Paphos
Paphos: Cyprus’s Best Archaeological Coast, and the Town Most Visitors Miss
Paphos sits on the southwestern corner of Cyprus and holds the densest concentration of Roman-era archaeology on the island. The lower town (Kato Paphos) caters to beach resort tourists, and the upper town (Ktima) is where Cypriots actually live and work. Most visitors never make it up to Ktima, which is a mistake - the covered market, the municipal gardens, and several better-than-average restaurants are up there, away from the harbour-front tourist pricing.

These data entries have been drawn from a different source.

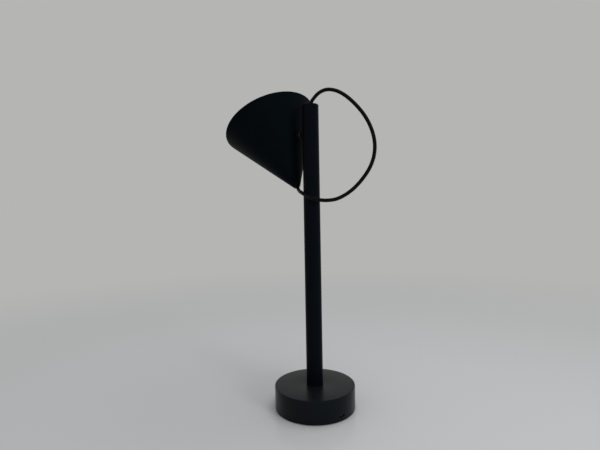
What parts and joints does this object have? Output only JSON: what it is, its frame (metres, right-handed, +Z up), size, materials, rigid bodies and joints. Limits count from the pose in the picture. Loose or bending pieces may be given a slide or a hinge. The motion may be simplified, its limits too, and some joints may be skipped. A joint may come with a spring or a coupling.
{
  "type": "table lamp with a swivelling cone shade",
  "caption": "Table lamp: weighted round base, straight post, cone shade on a side swivel, and a free loop of cable from the post's top to the cone's tip.",
  "frame": {"origin": "middle of the underside of the foot pad, on the table, under the post's axis", "axes": "+Z up along the post, -Y from the post towards the shade, +X the side that the cone's tip swings to when the swivel turns positive; the charging slot faces 8 degrees from +Y towards +X"},
  "size_m": [0.1526, 0.2553, 0.4835],
  "materials": {
    "black_coat": "satin powder coat",
    "black_tube_coat": "satin powder coat",
    "shade_coat": "satin powder coat, matt white inside",
    "black_anodised": "satin, black",
    "cast_iron": "rough",
    "zinc_steel": "zinc plated",
    "black_steel": "black oxide",
    "bare_aluminium": "satin, bare",
    "nickel_brass": "satin",
    "foot_rubber": "matt",
    "cable_rubber": "smooth, satin",
    "friction_fibre": "matt",
    "black_plastic": "matt",
    "white_plastic": "matt",
    "cell_wrap": "shrink sleeve",
    "board_green": "solder mask",
    "board_white": "white solder mask",
    "emitter_yellow": "phosphor",
    "opal_plastic": "opal, satin",
    "terminal_green": "moulded",
    "red_plastic": "smooth"
  },
  "bodies": {
    "stand": {"base_shell": "black_coat", "ballast": "cast_iron", "ballast_screws": "zinc_steel", "base_cover": "black_coat", "cover_screws": "black_steel", "foot_pad": "foot_rubber", "battery_cell_left": "cell_wrap", "battery_cell_right": "cell_wrap", "battery_cradle": "black_plastic", "cell_contacts": "zinc_steel", "controller_board": "board_green", "board_screws": "zinc_steel", "charging_socket": "black_steel", "socket_tongue": "black_plastic", "cable_terminal": "terminal_green", "touch_contact": "nickel_brass", "post_tube": "black_tube_coat", "post_foot": "zinc_steel", "post_washer": "zinc_steel", "post_nut": "zinc_steel", "post_cap": "black_plastic", "pivot_anchor": "zinc_steel", "pivot_collar": "black_anodised", "stop_pin": "zinc_steel", "friction_washer": "friction_fibre", "pivot_bolt": "black_steel", "disc_springs": "zinc_steel", "cable_in_post": "cable_rubber", "cable_loop": "cable_rubber"},
    "shade": {"shade_boss": "black_anodised", "shade_clamp": "bare_aluminium", "shade_cone": "shade_coat", "tip_bush": "black_anodised", "tip_nipple": "zinc_steel", "heat_sink": "bare_aluminium", "led_board": "board_white", "light_emitter": "emitter_yellow", "light_dome": "opal_plastic", "dome_ring": "bare_aluminium", "ring_screws": "zinc_steel", "cord_grip": "white_plastic", "led_leads": "red_plastic", "cable_in_shade": "cable_rubber"}
  },
  "joints": [
    {"name": "shade_swivel", "type": "hinge", "parent": "stand", "child": "shade", "pos_m": [0, -0.0195, 0.416], "axis": [0, -1, 0], "range_deg": [-90, 179], "deforming": ["cable_loop"]}
  ]
}
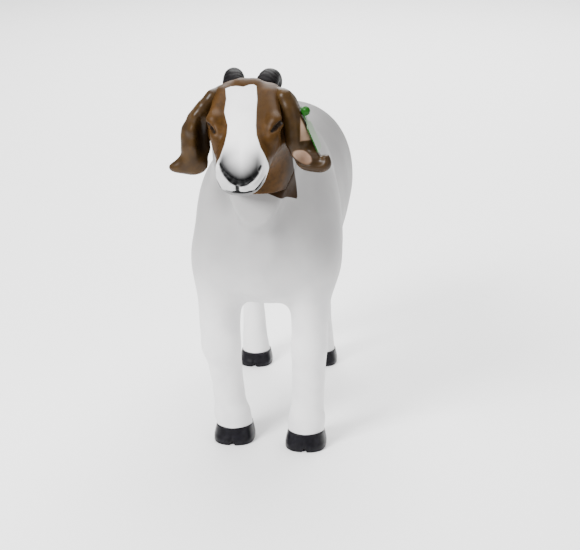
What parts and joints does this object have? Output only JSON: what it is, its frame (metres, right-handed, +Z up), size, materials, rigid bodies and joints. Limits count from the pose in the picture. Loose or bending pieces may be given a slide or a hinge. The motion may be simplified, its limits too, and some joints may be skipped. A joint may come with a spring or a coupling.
{
  "type": "goat figure",
  "caption": "Free-standing painted glass-fibre figure of a horned goat with lop ears and a two-piece livestock ear tag that turns in its ear.",
  "frame": {"origin": "on the ground, under the middle of the figure's bounding box", "axes": "+Z up, the goat faces -Y, its left side (the tagged ear) is +X"},
  "size_m": [0.2646, 0.7852, 0.6966],
  "materials": {
    "white_gelcoat": "satin painted glass-fibre",
    "brown_gelcoat": "satin painted glass-fibre, brown with a white blaze",
    "horn_paint": "satin dark grey paint",
    "hoof_paint": "satin black paint",
    "eye_glass": "gloss",
    "tag_plastic": "satin moulded polyurethane",
    "frame_steel": "primed mild steel"
  },
  "bodies": {
    "figure": {"body_shell_left": "white_gelcoat", "body_shell_right": "white_gelcoat", "ear_left": "brown_gelcoat", "ear_right": "brown_gelcoat", "eye_left": "eye_glass", "eye_right": "eye_glass", "foreleg_left": "white_gelcoat", "foreleg_right": "white_gelcoat", "front_cross_bar": "frame_steel", "head_shell": "brown_gelcoat", "hindleg_left": "white_gelcoat", "hindleg_right": "white_gelcoat", "hoof_fore_left": "hoof_paint", "hoof_fore_right": "hoof_paint", "hoof_hind_left": "hoof_paint", "hoof_hind_right": "hoof_paint", "horn_left": "horn_paint", "horn_right": "horn_paint", "rear_cross_bar": "frame_steel", "rod_foreleg_left": "frame_steel", "rod_foreleg_right": "frame_steel", "rod_hindleg_left": "frame_steel", "rod_hindleg_right": "frame_steel", "spine_bar": "frame_steel", "tail": "white_gelcoat"},
    "stud": {"tag_stud": "tag_plastic"},
    "flag": {"tag_flag": "tag_plastic"}
  },
  "joints": [
    {"name": "tag_stud_turn", "type": "hinge", "parent": "figure", "child": "stud", "pos_m": [0.0752, -0.2494, 0.635], "axis": [0.9135, 0, 0.4067], "continuous": true},
    {"name": "tag_flag_swing", "type": "hinge", "parent": "figure", "child": "flag", "pos_m": [0.0752, -0.2494, 0.635], "axis": [0.9135, 0, 0.4067], "continuous": true}
  ]
}
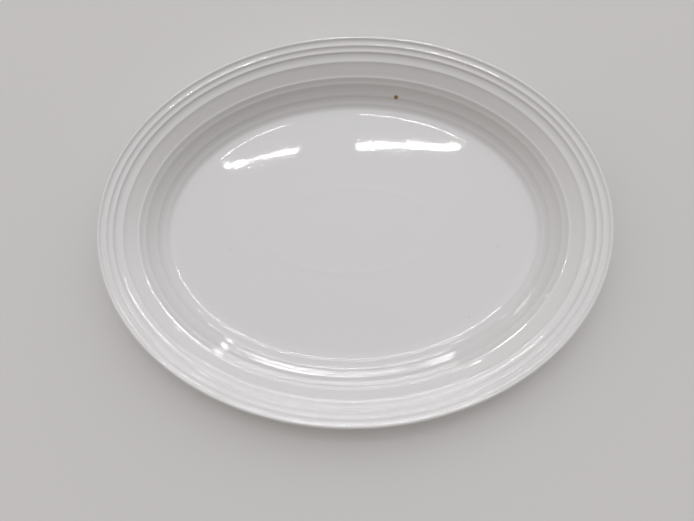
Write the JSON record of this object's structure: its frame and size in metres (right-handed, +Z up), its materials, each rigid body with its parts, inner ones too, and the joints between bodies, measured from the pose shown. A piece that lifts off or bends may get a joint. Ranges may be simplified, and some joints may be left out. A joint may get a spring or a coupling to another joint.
{
  "type": "oval serving platter",
  "caption": "Oval serving platter of glazed white ware, with a stepped and ribbed rim, a flat well and a bare foot ring to stand on.",
  "frame": {"origin": "middle of the plane that the foot ring rests on, under the centre of the oval", "axes": "+X along the platter's length, +Y across its width, +Z up, out of the well"},
  "size_m": [0.41, 0.316, 0.0392],
  "materials": {
    "fired_clay": "bare fired white earthenware, matt and very fine-grained",
    "white_glaze": "glossy warm-white glaze, smooth and slightly wavy"
  },
  "bodies": {
    "root": {"clay_body": "fired_clay", "glaze_face_and_rim": "white_glaze", "glaze_under_well": "white_glaze", "glaze_inside_support_ring": "white_glaze"}
  },
  "joints": []
}
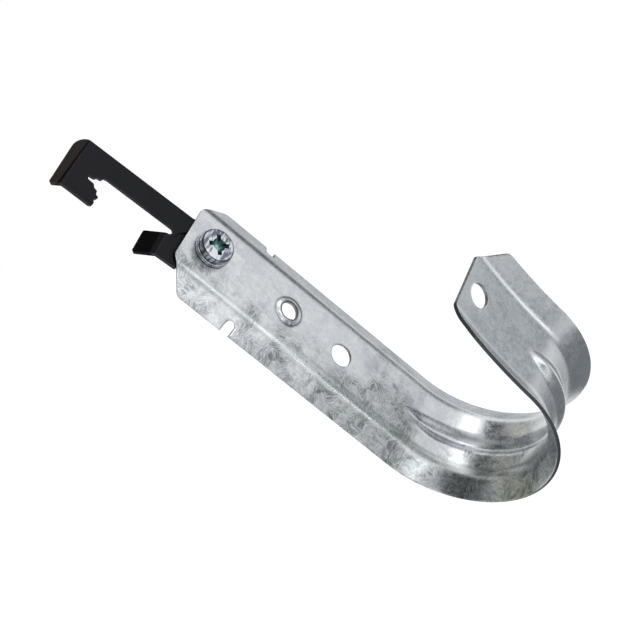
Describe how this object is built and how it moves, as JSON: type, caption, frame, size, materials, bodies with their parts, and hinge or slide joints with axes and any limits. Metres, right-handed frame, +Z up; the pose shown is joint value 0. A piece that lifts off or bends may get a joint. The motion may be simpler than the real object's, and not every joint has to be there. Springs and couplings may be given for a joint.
{
  "type": "j hook cable support",
  "caption": "Wide-based J hook of folded sheet steel that cradles cable bundles, with a toothed spring clip screwed behind its back plate to hang it from a flange or rod.",
  "frame": {"origin": "axis of the plain fixing hole in the back plate, at the middle of the sheet's thickness", "axes": "+Z up the back plate towards the clip, -Y from the plate towards the cables, +X across the strip, away from the side that the clip's jaw opens to"},
  "size_m": [0.0344, 0.0684, 0.157],
  "materials": {
    "galvanised_sheet": "hot-dip galvanised, satin, with feathery spangle",
    "black_spring_steel": "black phosphate and oil, semi-gloss",
    "zinc_plated_screw": "bright zinc plate with a bluish passivate",
    "zinc_plated_washer": "zinc plate",
    "zinc_plated_nut": "zinc plate"
  },
  "bodies": {
    "root": {"j_hook": "galvanised_sheet", "spring_clip": "black_spring_steel", "clip_screw": "zinc_plated_screw", "lock_washer": "zinc_plated_washer", "square_nut": "zinc_plated_nut"}
  },
  "joints": []
}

The mosaics are the reason to come. The House of Dionysus, a 2nd-century Roman villa near the harbour, has 14 mosaic floor panels depicting mythological scenes including the Triumph of Dionysus, Icarus, and the Four Seasons. These are the finest examples of Roman floor mosaic outside Italy, and they’re presented under protective walkways rather than behind barriers - you walk above them, looking down, at the level of the original viewers. Entry around €6. The adjacent House of Theseus has a mosaic depicting Theseus killing the Minotaur that is equally fine. Commandaria, the sweet wine produced in the villages above Paphos, is documented in continuous production since 800 BC - the oldest named wine still being made anywhere in the world.
The Archaeological Park
The UNESCO-protected site around the harbour runs roughly 1.5 km along the seafront and takes 2-3 hours to cover properly. Beyond the mosaic villas: Saranda Kolones (a Byzantine fort extended by the Crusaders, dramatically destroyed by an earthquake in 1222 - the collapse preserved the structure better than most subsequent earthquake damage does), the 2nd-century Odeon (still used for summer performances), and the lighthouse area with more excavated villa foundations.
The Tombs of the Kings, 2 km north of the harbour, are large underground burial complexes cut from living rock in the 4th century BC. Despite the name, they weren’t royal tombs - the “kings” refers to their scale. Some chambers have Doric columns carved from the rock face with an elegance that surprises visitors expecting functional storage. Entry €3.50 and usually significantly quieter than the main park.
Aphrodite’s Rock
Petra tou Romiou, 25 km east of Paphos on the Limassol road, is a sea stack in the shallows off a shingle beach. This is the mythological birthplace of Aphrodite, where she rose from the sea foam. The setting is legitimately atmospheric in the early morning or late afternoon before buses from the resort hotels arrive. The rock is accessible by swimming or wading; the water is cold and clear. There is a café at the car park and nothing else.
Where to Eat
Walk up to Ktima for actual Cypriot food at realistic prices. To Spitiko on Makarios Avenue does honest Cypriot meze - grilled halloumi, hummus, olives, loukaniko sausage, rabbit stifado, lamb - for €15-20 per person for lunch. Avoid the harbour-front tavernas entirely; they price for tourists who won’t return.
Cypriot wine is underrated internationally. Ktima Tsangarides and Zambartas Winery both produce serious work in the Paphos district. Commandaria - the sweet dessert wine from the Troodos foothills - is available at most restaurants and is worth trying regardless of your usual preferences.
Practical Notes
Paphos International Airport is 15 km from town. Ryanair, easyJet, and British Airways fly direct from UK airports; good European coverage. Car rental is essential beyond the immediate lower town area - bus schedules are infrequent. Cyprus drives on the left. Best months: April-June and September-October. July and August exceed 35 degrees regularly.